International community sceptical of Thai government's reform claims

International community sceptical of Thai government's reform claims

Falsehoods won't help Thailand salvage an international reputation badly tarnished by undemocratic rule and rights violations.

In fact, the propaganda and denials being pumped out by the Foreign Ministry and its envoys abroad are making the Kingdom look worse.

Thai envoys have borne the brunt of strong international criticism of the May 22 coup and junta rule.

The diplomats and Foreign Ministry officials are in a tricky position. Not at liberty to offer their own interpretation of political developments in Thailand, they must instead follow the official line of their military government.

However, foreign countries have other, often more reliable, sources of information, including their own embassies here, the news media and international and local rights groups.

Developments in Bangkok reach ears in Washington, New York, London, Beijing and Tokyo in minutes, if not seconds. Few facts can be concealed from view in our relatively open society.

But the main fact of international concern is the military's seizure of power from a democratically elected government.

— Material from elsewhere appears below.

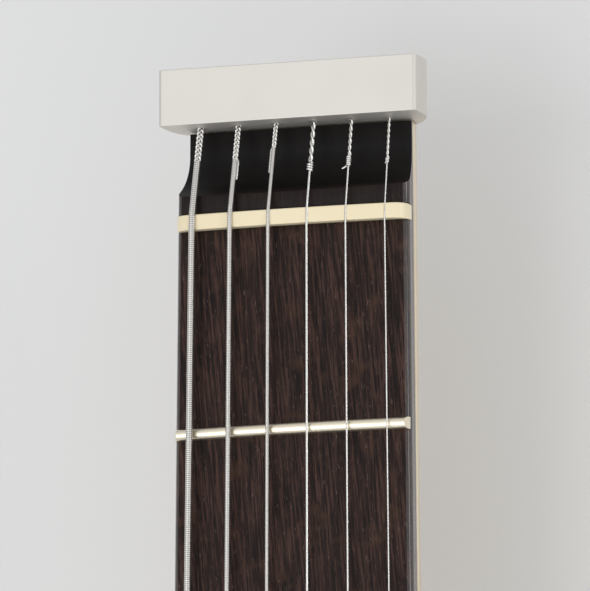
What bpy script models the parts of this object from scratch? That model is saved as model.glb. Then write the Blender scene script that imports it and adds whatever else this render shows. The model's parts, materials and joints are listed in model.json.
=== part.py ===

The long-held international consensus is that elections are the only legitimate way to change a government.

Thus, as long as the Thai government remains non-elected and military-backed, countries will call Thailand an authoritarian state.

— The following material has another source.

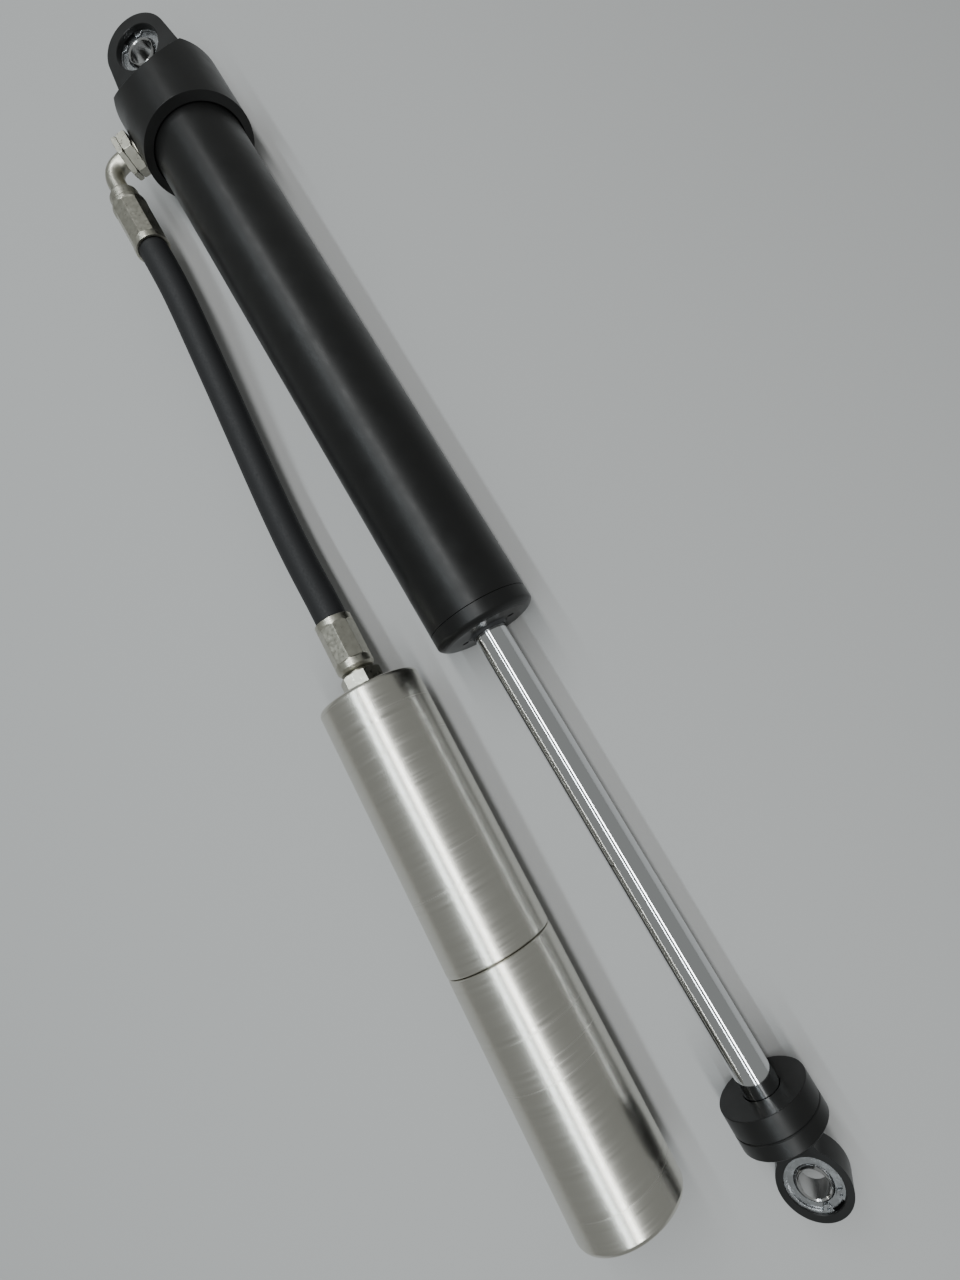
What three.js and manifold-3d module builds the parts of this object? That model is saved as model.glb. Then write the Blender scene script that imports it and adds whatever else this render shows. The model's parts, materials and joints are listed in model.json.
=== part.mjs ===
// A long-stroke monotube hydraulic cylinder with a remote gas reservoir on a crimped hose.
// Millimetres, +Z up. It lies on the surface Z = 0: the head cap and the gland's rim touch it, so the
// cylinder's own axis falls slightly towards the rod end, and the reservoir lies flat beside it.
import * as THREE from 'three';
import { mergeVertices } from 'three/addons/utils/BufferGeometryUtils.js';
import Module from 'manifold-3d';

const wasm = await Module();
wasm.setup();

// ---------------------------------------------------------------- driving dimensions
const GAP = 0.3;                 // clearance kept between neighbouring pieces
const TURN = 2 * Math.PI;
const LARGE = 32;                // sides of the large round pieces
const MEDIUM = 20;
const SMALL = 16;

// cylinder: stations along its own axis, measured from the tube's rod-end face
const TUBE_RADIUS = 34.925;      // 2.75 in outside diameter
const BORE_RADIUS = 31.75;       // 2.5 in bore
const ROD_RADIUS = 11.1125;      // 7/8 in rod
const CAP_RADIUS = 42.4;
const CAP_MOUTH = -418.5;        // face of the head cap that the tube enters
const CAP_END = -476.4;          // face of the head cap that the eye stands on
const CAP_SOCKET_END = -440;     // bottom of the tube's socket
const CAP_SEAL_X = -433.5;       // o-ring in the socket's wall
const CAP_SHOULDER = 16.4;       // how much the milled shoulders take off the cap's radius
const CAP_ROLL = 0.10;           // the eye's turn about the cylinder axis, radians
const PORT_X = -452.4;           // centre of the oil port in the head cap

const UPPER_EYE_X = -516.5;
const UPPER_EYE_RADIUS = 27.2;
const UPPER_EYE_HALF = 13;       // half of the eye's thickness
const LOWER_EYE_X = 371.1;
const LOWER_EYE_RADIUS = 19.6;
const LOWER_EYE_HALF = 8.8;
const LOWER_NECK_HALF = 11.5;    // half width of the neck between flange and eye
const LOWER_NECK_FILLET = 6;
const LOWER_EYE_ROLL = 0.28;
const UPPER_SNAP_GAP = 3.3;      // where each snap ring's gap points, radians from +X
const LOWER_SNAP_GAP = 0.45;

const GLAND_FACE = 12.7;
const GLAND_RIM = 8.3;           // where the gland's face starts to round off
const SPANNER_HOLE_OUT = 17.4;   // from the axis to each spanner hole
const GLAND_DEPTH = -50;         // inner face of the seal head, inside the tube
const COLLAR_RADIUS = 26.8;
const COLLAR_X = 321;            // face of the bump collar
const FLANGE_X = 334.1;          // seam between bump collar and rod end
const FLANGE_END = 343.7;
const PISTON_X = -90;            // compression face of the piston, rod fully out
const PISTON_LENGTH = 24;

// spherical bearings: bore radius, ball radius, ball half width, race radius, race half width
const UPPER_BEARING = { bore: 9.525, ball: 14.29, half: 9.5, race: 18.25, raceHalf: 7.53 };
const LOWER_BEARING = { bore: 7.94, ball: 11.9, half: 7.94, race: 15.08, raceHalf: 6.35 };

// reservoir: stations along its own axis, measured from its hose-end face
const RESERVOIR_LENGTH = 334.4;
const RESERVOIR_SEAM = 179.2;
const END_CAP_X = 314;
const FLOATING_PISTON_X = 214;
const RESERVOIR_HEADING = -0.0279;   // its turn away from the cylinder, seen from above, radians

// hose and fittings
const HOSE_RADIUS = 11;
const FERRULE_RADIUS = 13;
const ELBOW_RADIUS = 7;
const ELBOW_BEND = 15;
const ADAPTOR_OUT = 50.3;        // distance from the cylinder axis to the end of the port adaptor
const NUT_OUT = 55;
const UPPER_FERRULE_X = -426;
const UPPER_FERRULE_LENGTH = 55;
const LOWER_FERRULE_X = -54.2;
const LOWER_FERRULE_LENGTH = 38.4;

// placing of the two axes in the part's frame
const SLOPE = Math.atan((CAP_RADIUS - TUBE_RADIUS) / (GLAND_RIM - CAP_MOUTH));
const CENTRE_X = -76.5;          // middle of the whole object along the cylinder axis
const CENTRE_Y = -45.5;
const SEAM_HEIGHT = CAP_RADIUS * Math.cos(SLOPE) + CAP_MOUTH * Math.sin(SLOPE);
const RESERVOIR_X = 6.3;         // its hose-end face, from the tube's rod-end face
const RESERVOIR_Y = -89.2;

// the hose's centre line in the part's frame, from the upper ferrule to the lower one
const HOSE_ROUTE = [
  [-294.1, -24.5, 41.4], [-276.8, -24.4, 41.0], [-256.8, -24.9, 39.6], [-234.8, -26.6, 37.4],
  [-210.8, -28.9, 35.1], [-186.8, -31.2, 33.0], [-162.8, -33.4, 31.3], [-138.8, -35.6, 30.1],
  [-114.8, -37.6, 29.5], [-90.8, -39.4, 29.5], [-66.8, -40.8, 30.2], [-42.8, -41.7, 31.5],
  [-20.8, -42.0, 33.0], [-2.8, -41.9, 34.1], [13.2, -41.8, 34.8], [28.2, -42.2, 34.9],
];

// ---------------------------------------------------------------- materials
function finish(color, roughness, metalness) {
  return new THREE.MeshStandardMaterial({ color, roughness, metalness });
}
const BLACK_METAL = finish('#1b1c1e', 0.42, 0.7);
const CHROME = finish('#d8dadb', 0.06, 1);
const BRIGHT_ALUMINIUM = finish('#c9c8c2', 0.25, 1);
const ZINC = finish('#a5a392', 0.4, 1);
const STEEL = finish('#8f9294', 0.3, 1);
const BRONZE = finish('#9a7440', 0.45, 1);
const RUBBER = finish('#17181a', 0.85, 0);
const SEAL = finish('#3a3c3e', 0.6, 0);
const WEAR_BAND = finish('#5b4a3a', 0.6, 0);

// ---------------------------------------------------------------- solid helpers
// A geometry as an indexed closed shell: shared vertices merged, slivers dropped, faces outwards.
function shell(geometry) {
  const bare = geometry.clone();
  bare.deleteAttribute('normal');
  bare.deleteAttribute('uv');
  const merged = mergeVertices(bare, 1e-4);
  const position = merged.getAttribute('position');
  const kept = [];
  let volume = 0;
  for (let i = 0; i < merged.index.count; i += 3) {
    const [a, b, c] = [0, 1, 2].map((k) => merged.index.getX(i + k));
    if (a === b || b === c || c === a) continue;
    const [p, q, r] = [a, b, c].map((k) => new THREE.Vector3().fromBufferAttribute(position, k));
    volume += p.dot(q.cross(r));
    kept.push(a, b, c);
  }
  if (volume < 0) kept.reverse();
  merged.setIndex(kept);
  return merged;
}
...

Likewise, as long as martial law remains in force, we can expect foreign criticism of basic rights violations here.

And, as long as the constitution currently being drafted contains undemocratic elements, foreigners will question the Thai government's commitment to democratic reform.

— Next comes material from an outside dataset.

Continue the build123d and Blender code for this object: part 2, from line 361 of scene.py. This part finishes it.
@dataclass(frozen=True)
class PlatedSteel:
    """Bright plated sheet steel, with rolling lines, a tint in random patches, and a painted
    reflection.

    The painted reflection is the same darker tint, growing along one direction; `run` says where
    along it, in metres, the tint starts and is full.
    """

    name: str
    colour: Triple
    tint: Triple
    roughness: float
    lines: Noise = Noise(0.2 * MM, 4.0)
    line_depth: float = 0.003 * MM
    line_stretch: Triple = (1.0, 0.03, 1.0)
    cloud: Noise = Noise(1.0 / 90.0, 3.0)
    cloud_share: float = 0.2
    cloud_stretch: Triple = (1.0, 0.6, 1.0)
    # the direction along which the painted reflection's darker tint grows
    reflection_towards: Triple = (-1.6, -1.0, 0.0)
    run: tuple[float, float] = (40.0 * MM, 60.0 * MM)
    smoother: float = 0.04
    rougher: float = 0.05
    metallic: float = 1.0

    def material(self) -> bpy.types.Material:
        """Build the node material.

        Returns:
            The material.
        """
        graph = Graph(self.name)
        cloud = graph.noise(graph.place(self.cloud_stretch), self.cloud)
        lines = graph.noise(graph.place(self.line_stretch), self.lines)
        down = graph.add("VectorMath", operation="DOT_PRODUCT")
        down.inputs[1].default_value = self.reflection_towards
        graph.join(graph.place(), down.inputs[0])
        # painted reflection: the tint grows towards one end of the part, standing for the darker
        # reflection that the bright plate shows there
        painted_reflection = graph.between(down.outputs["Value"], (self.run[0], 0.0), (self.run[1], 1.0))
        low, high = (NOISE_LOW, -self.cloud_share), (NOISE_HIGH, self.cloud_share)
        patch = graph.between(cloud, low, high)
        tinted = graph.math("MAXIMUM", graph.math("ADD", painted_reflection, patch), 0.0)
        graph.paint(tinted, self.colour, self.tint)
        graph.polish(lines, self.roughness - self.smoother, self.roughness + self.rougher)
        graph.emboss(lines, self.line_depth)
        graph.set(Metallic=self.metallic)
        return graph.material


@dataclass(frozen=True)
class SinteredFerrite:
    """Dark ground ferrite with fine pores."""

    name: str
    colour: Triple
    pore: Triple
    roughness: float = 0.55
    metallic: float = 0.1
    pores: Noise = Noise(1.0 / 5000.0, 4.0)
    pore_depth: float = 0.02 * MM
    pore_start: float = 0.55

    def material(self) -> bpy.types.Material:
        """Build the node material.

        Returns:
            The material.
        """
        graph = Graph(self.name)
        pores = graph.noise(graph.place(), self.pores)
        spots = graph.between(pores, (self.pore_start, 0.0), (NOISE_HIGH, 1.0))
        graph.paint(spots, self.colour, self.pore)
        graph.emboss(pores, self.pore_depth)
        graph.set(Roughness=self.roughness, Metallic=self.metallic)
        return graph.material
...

The proposal for a non-elected Senate is just one example. If it stands, ordinary voters would lose their say in the composition of this powerful checks-and-balances watchdog for the executive branch.

Without an elected Senate, how can we call to account those who have the important job of scrutinising government legislation? An elected Senate worked quite well under the 1997 Constitution, so why change the system?

And how can Thai diplomats defend the change as "democratic reform"?

Unfortunately they will have little choice in the matter. Several Thai diplomats have already told their counterparts, host countries and international media that Thailand has no political prisoners.

As long as people remain imprisoned in this country because of their political beliefs or actions, the government cannot expect to be believed when it claims there are none.

According to Amnesty International, 665 individuals were arrested or detained for resisting the junta's orders in the three months after the coup. Among them, nearly 100 faced criminal prosecution, while more than 50 faced a military court.

Even worse, dozens of individuals have been charged or investigated for alleged lese majeste, under a draconian law imposed to silence criticism of the monarchy.

Of course, many democratic countries also have laws to protect their heads of state, but the Thai version faces widespread international criticism that the establishment here uses it as a political tool to silence opposition.

Suspects are rarely granted bail and many are treated as if they were murderers, though it is often unclear how their offending words or expressions could have damaged the monarchy.

The world knows what is going on in Thailand. Denials and obfuscation will not help us regain our place on the international stage. For that to happen, we need genuine democratic reform.